En cas d’alarmes, des réponses différenciées et graduelles

Si, en principe, toute alarme est considérée comme un incident, la suite à y donner varie en pratique beaucoup d’une juridiction à l’autre. « Cela dépend de la tambouille entre chaque juge de l’application (Jap) et service pénitentiaire d’insertion de probation (Spip), relève Pierre-Yves Lapresle, de la CGT-insertion. Il y a des endroits où l’on va considérer qu’une demi-heure de retard, ça commence à être un gros incident qu’il faut signaler au Jap, et d’autres où ce sera à partir d’une heure, voire plus. » « Dans ma juridiction, chaque incident horaire nous est signalé, explique un Jap.
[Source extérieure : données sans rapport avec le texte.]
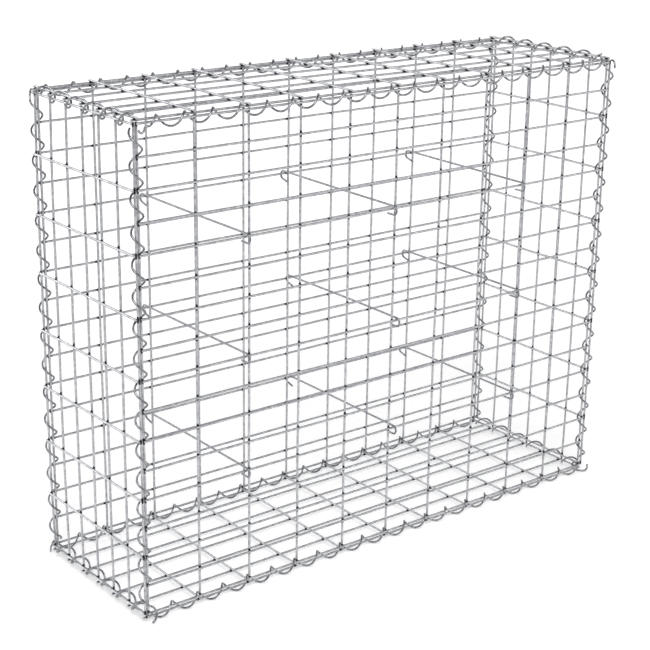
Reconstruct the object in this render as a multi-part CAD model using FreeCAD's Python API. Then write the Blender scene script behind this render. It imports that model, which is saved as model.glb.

La réaction va ensuite varier en fonction des condamnés : sur un profil à risque, même un incident mineur va entraîner une réaction ; il faut juste ajuster laquelle. » Les professionnels disposent en effet d’une large palette de réponses : « Il y a une échelle de sanctions, qui sera adaptée en fonction du nombre et de la gravité des incidents qu’il y a eu pendant la mesure », explique une conseillère pénitentiaire d’insertion et de probation (Cpip). Après un premier courrier, un rappel des obligations peut être fait par le Spip, puis un second par le Jap. Si les incidents se poursuivent, des crédits de réduction de peine peuvent être retirés. « Il y a toute cette armada que l’on peut dégainer avant d’envisager le retrait de la mesure. Il faut vraiment aller très loin pour être (ré)incarcéré », estime la Cpip.